▸ **Dataset content**
━━━━━━━━━━━━━━━━━━━━━━━━━━━━━━
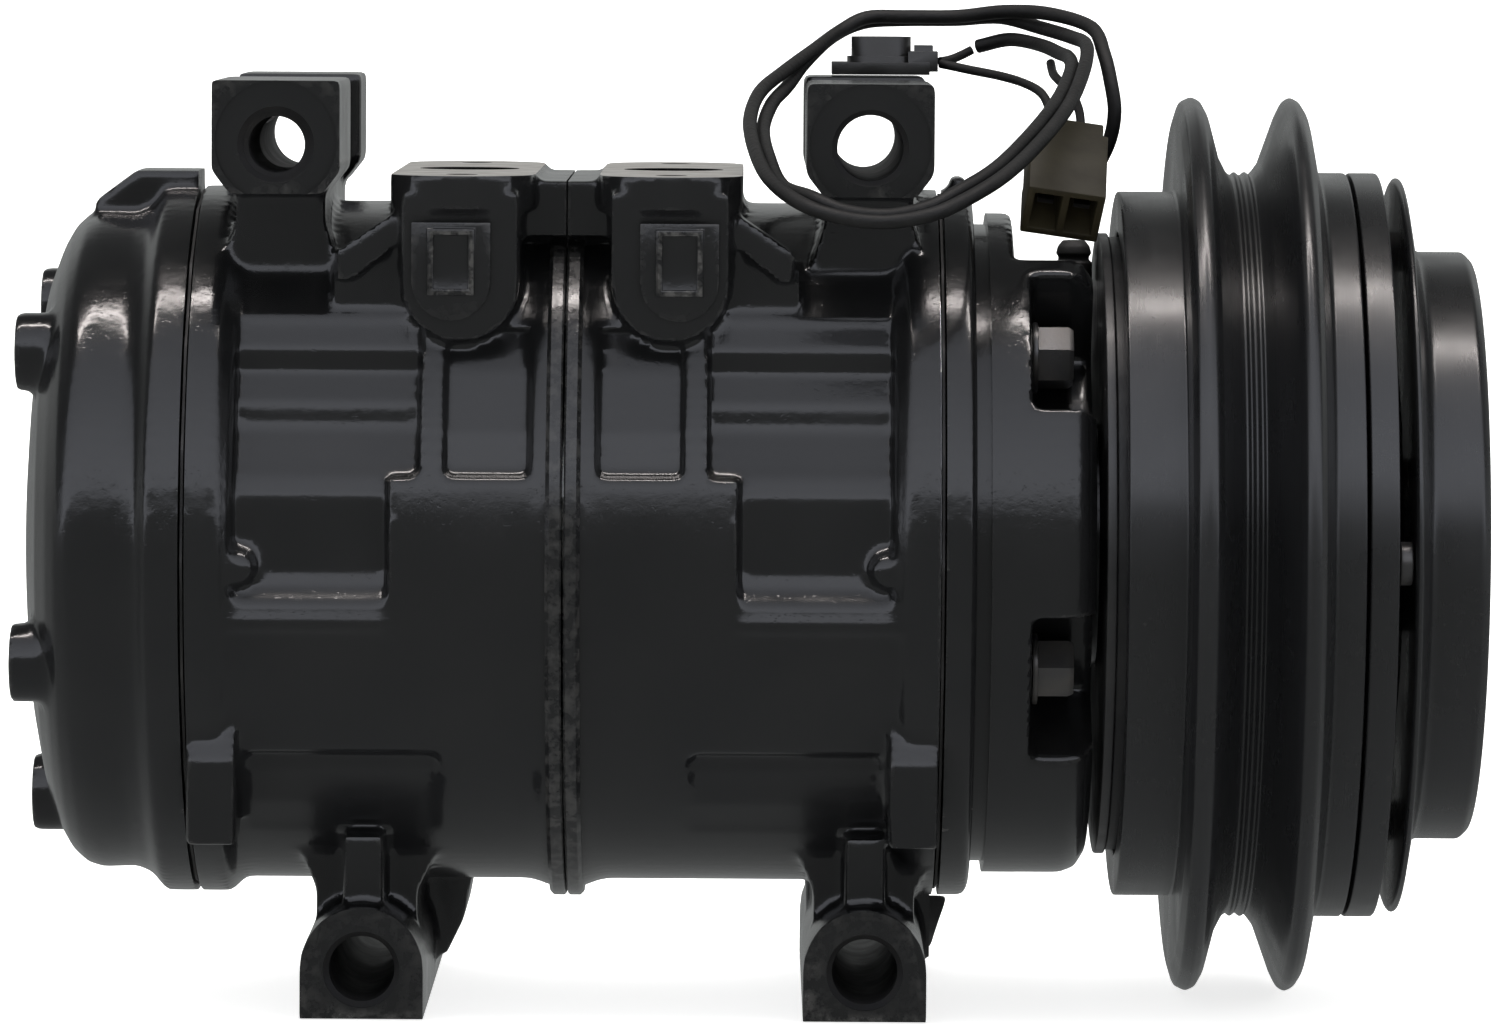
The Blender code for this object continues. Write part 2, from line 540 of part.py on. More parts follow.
def connector():
    """Two-way connector leaning in the notch on top of the front head, mouth down and towards -Y."""
    down = Vector((-0.05, -0.80, -0.60)).normalized()
    across = Vector((0.98, 0.0, -0.17)).normalized()
    thick = across.cross(down).normalized()
    across = down.cross(thick)
    frame = Matrix((across, thick, -down)).transposed().to_4x4()
    place = Matrix.Translation(CONNECTOR_CENTRE) @ frame
    half = Vector(CONNECTOR_SIZE) / 2
    shell = block(-half, half)
    bmesh.ops.transform(shell, matrix=place, verts=shell.verts)
    obj = add("connector_housing", shell, "olive_plastic")
    mouth_depth = 9.0
    for low, high in ((-half.x + 1.2, -0.6), (0.6, half.x - 1.2)):
        cavity = block((low, -half.y + 1.2, -half.z - 1), (high, half.y - 1.2, -half.z + mouth_depth))
        bmesh.ops.transform(cavity, matrix=place, verts=cavity.verts)
        cut(obj, cavity)


def thermal_switch():
    """Thermal switch clipped on the front top ear: a base plate, a round-ended can and a terminal block."""
    base_z = 74.5 + GAP
    obj = add("thermal_switch", block((13.0, 27.0, base_z), (29.0, 41.5, base_z + 2.0)), "black_plastic")
    can = arc(20.4, 33.5, 4.2, 90, 270, 7) + arc(21.8, 33.5, 4.2, -90, 90, 7)
    unite(obj, prism(can, "Z", base_z + 1.5, 81.0), block((25.5, 29.5, base_z + 0.5), (30.4, 39.0, 78.6)))


def coil_grommet():
    outline = [(-3.2, 0), (-3.2, 3.0), (1.6, 3.0), (3.2, 2.0), (3.2, 0)]
    add("coil_grommet", turned(outline, SMALL), "black_rubber", location=(52.2, 10.0, 45.3),
        rotation=(0, -math.pi / 2, 0))


def build():
    start_scene()
    rear_head()
    cylinder_block("rear_cylinder_block", -1, TOP_EARS_X[0], BOTTOM_EARS_X[0])
    cylinder_block("front_cylinder_block", 1, TOP_EARS_X[1], BOTTOM_EARS_X[1])
    front_head()
    valve_plate("rear_valve_plate", SEAM_X - 58.9)
    valve_plate("front_valve_plate", SEAM_X + 56.3)
    gaskets()
    through_bolts()
    shaft()
    swash_plate()
    pistons()
    shaft_bearings()
    shaft_seal()
    field_coil()
    pulley()
    clutch_plates()
    coil_grommet()
    thermal_switch()
    connector()
    lead("coil_lead", COIL_LEAD, SLEEVE_R, 7.6)
    lead("lead_tail", LEAD_TAIL, THIN_R, 1.8)
    lead("switch_lead", SWITCH_LEAD, THIN_R, 3.4)
    lead("branch_lead", BRANCH_LEAD, THIN_R, 3.4)


build()
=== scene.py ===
# %% [markdown]
# # A swash-plate air-conditioning compressor
#
# The real object is a barrel of aluminium castings painted gloss black, with a turned steel clutch at one end.
# The CAD model gives every joint, hole and size. This lesson adds the skin: soft cast edges, turned steel,
# a nylon connector and black leads. Everything is drawn in millimetres about the shaft and is then put in place,
# in metres, by one matrix, so the numbers read like a workshop drawing.

# %% The frame
import json
import math

import bmesh
import bpy
from mathutils import Matrix, Vector


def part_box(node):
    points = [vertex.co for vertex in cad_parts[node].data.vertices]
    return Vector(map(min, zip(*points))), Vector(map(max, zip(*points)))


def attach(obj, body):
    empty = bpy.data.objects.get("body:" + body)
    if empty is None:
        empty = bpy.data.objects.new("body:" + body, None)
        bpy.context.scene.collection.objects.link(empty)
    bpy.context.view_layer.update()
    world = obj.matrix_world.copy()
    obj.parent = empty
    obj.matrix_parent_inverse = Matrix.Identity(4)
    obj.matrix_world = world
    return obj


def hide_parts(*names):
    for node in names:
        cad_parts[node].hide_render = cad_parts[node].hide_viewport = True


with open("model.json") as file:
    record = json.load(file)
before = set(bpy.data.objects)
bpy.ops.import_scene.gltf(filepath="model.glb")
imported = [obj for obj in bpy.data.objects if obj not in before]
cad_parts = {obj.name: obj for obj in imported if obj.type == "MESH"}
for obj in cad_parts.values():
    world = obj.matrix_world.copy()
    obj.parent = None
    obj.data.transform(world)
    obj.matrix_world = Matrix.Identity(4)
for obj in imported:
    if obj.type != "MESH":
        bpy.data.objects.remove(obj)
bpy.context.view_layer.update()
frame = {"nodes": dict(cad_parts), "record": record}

MM = 0.001
shaft_low, shaft_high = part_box("shaft")
AXIS_HEIGHT = (shaft_low.z + shaft_high.z) / 2
PLACE = Matrix.Translation((0, 0, AXIS_HEIGHT)) @ Matrix.Scale(MM, 4)
scene = bpy.context.scene
print("shaft axis", round(AXIS_HEIGHT / MM, 2), "mm above the ground")

# %% [markdown]
# ## Camera
#
# A long lens far away keeps the barrel's two ends nearly parallel, as in a catalogue picture. The camera stands
# at the height of a table's edge and looks slightly down, so the tops of the ears and the port face just show.

# %% Camera
CAMERA_DISTANCE = 1.35
CAMERA_LENS = 200.9
CAMERA_DOWN = math.radians(3.9)
CAMERA_ROLL = math.radians(0.36)
TARGET = Vector((0, 0, 0.0763))

camera = bpy.data.objects.new("camera", bpy.data.cameras.new("camera"))
camera.data.lens = CAMERA_LENS
camera.data.sensor_width = 36.0
camera.data.clip_end = 50
back = Vector((0, -math.cos(CAMERA_DOWN), math.sin(CAMERA_DOWN)))
look = (-back).to_track_quat("-Z", "Y").to_matrix().to_4x4()
roll = Matrix.Rotation(CAMERA_ROLL, 4, "Z")
camera.matrix_world = Matrix.Translation(TARGET + back * CAMERA_DISTANCE) @ look @ roll
scene.collection.objects.link(camera)
scene.camera = camera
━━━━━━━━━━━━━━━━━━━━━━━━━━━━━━
▸ **Exercise task**
Return exactly the lines from the line that has "SWITCH_LEAD, THIN_R, 3.4)" to the line that has "bpy.context.scene.collection.objects.link(empty)", both of them included.

▸ **Response**
    lead("switch_lead", SWITCH_LEAD, THIN_R, 3.4)
    lead("branch_lead", BRANCH_LEAD, THIN_R, 3.4)


build()
=== scene.py ===
# %% [markdown]
# # A swash-plate air-conditioning compressor
#
# The real object is a barrel of aluminium castings painted gloss black, with a turned steel clutch at one end.
# The CAD model gives every joint, hole and size. This lesson adds the skin: soft cast edges, turned steel,
# a nylon connector and black leads. Everything is drawn in millimetres about the shaft and is then put in place,
# in metres, by one matrix, so the numbers read like a workshop drawing.

# %% The frame
import json
import math

import bmesh
import bpy
from mathutils import Matrix, Vector


def part_box(node):
    points = [vertex.co for vertex in cad_parts[node].data.vertices]
    return Vector(map(min, zip(*points))), Vector(map(max, zip(*points)))


def attach(obj, body):
    empty = bpy.data.objects.get("body:" + body)
    if empty is None:
        empty = bpy.data.objects.new("body:" + body, None)
        bpy.context.scene.collection.objects.link(empty)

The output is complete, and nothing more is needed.